Read the story aloud together once, then ask your child to point out the two lines where a character is speaking. Talk about what they notice: quotation marks wrap around the spoken words, commas or other punctuation sit inside the quotes, and a tag like "she whispered" tells us who is talking. A strong answer on the writing task will add one new line of dialogue that fits the scene (maybe Ms. Patel reacting, or the museum guide explaining), uses quotation marks correctly, and sounds like something that character would really say. Watch for sequencing words too—ask your child to find "first," "then," and "finally" and explain how those words help the story move in order. If your child gets stuck on punctuation, write a simple example together on scratch paper, like: "I see it!" Sam shouted. Then have them copy that pattern for their own new line. If they freeze on what to write, prompt them with a question such as, "What might the turtle have done next, and who would speak first?"

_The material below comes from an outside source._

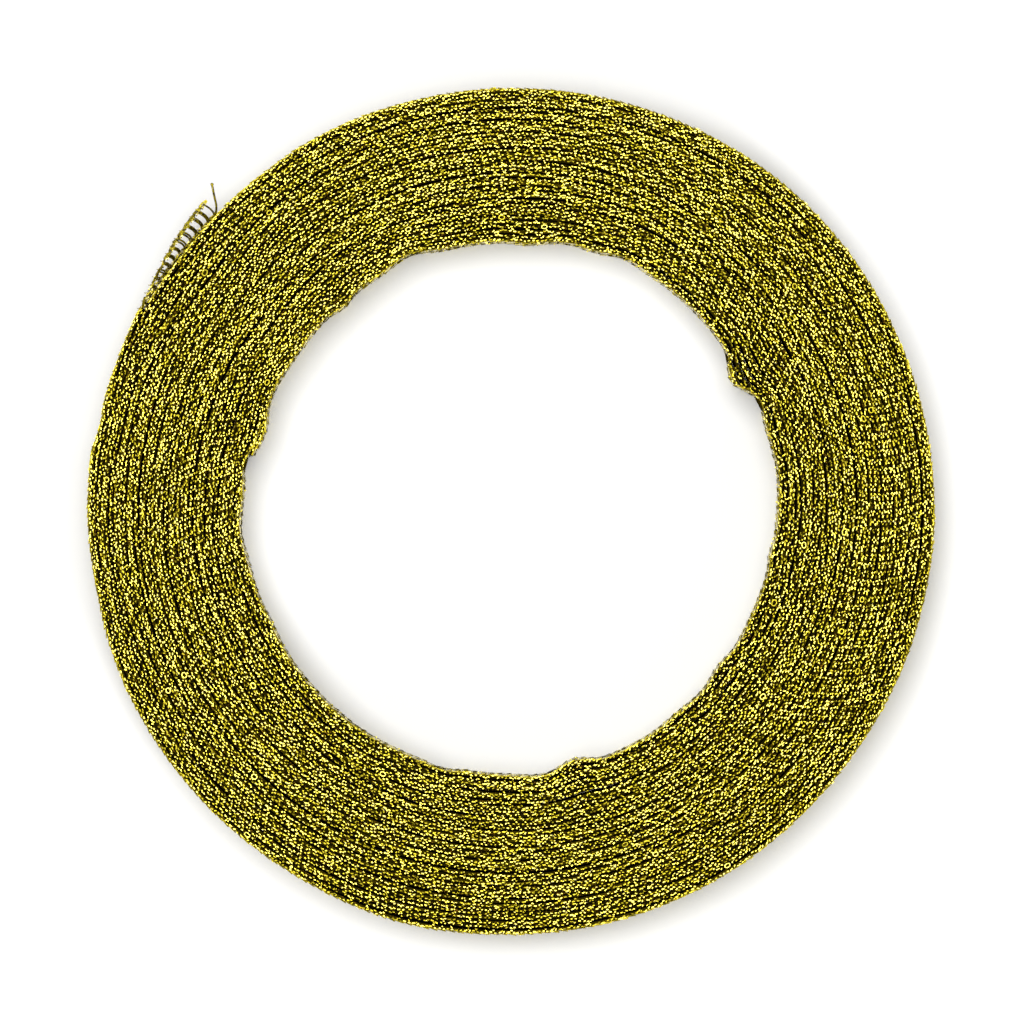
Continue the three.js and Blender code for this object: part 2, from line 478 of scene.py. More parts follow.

The Pond Behind the Museum

Our class trip to the science museum almost ended without a single surprise. First, we toured the dinosaur hall, where Mia and I sketched fossils in our notebooks. Then, during lunch, we wandered to the little pond behind the building. The water smelled like wet leaves and fresh rain. Mia knelt by the edge and gasped. "Look at this!" she whispered, pointing at a small green shell tucked under a rock. I leaned closer. The shell moved. A tiny turtle blinked up at us, no bigger than a cookie. "It must have wandered out of the exhibit," I said, my heart thumping. "We have to tell Ms. Patel right now," Mia answered, already standing up. We hurried back across the grass, careful not to scare the turtle. Ms. Patel listened, then smiled and called a museum guide. The guide knelt by the pond and gently lifted the turtle into a soft cloth. "You two are real scientists today," she told us. Finally, on the bus ride home, Mia grinned at me. I grinned back. Our class trip had become the best story of the year.

What this lesson checks

  • Writing plan: Continue the story. Write 2-3 sentences that could come right after the last line. Include one new line of dialogue with correct punctuation, and keep the same voice as the model.
  • Writing plan: Imagine you are on a class trip to a farm. You and a friend find a baby goat hiding behind the barn. Write 2-3 sentences about this moment. Include at least one line of dialogue with a speaker tag, and use correct quotation marks and punctuation.
  • Writing plan: The model story tells what the narrator and Mia did, but it does not describe how the tiny turtle looked or felt up close. Write 1-2 sentences with a sensory detail about the turtle that could fit right after "A tiny turtle blinked up at us, no bigger than a cookie." Use sight, touch, or sound.
  • Writing plan: A student wrote this weak draft about the turtle discovery: "Mia found a turtle by the pond. She told me to look at it." Revise this draft into 2-3 stronger sentences. Use at least one line of dialogue with correct quotation marks and a speaker tag, like the model story does.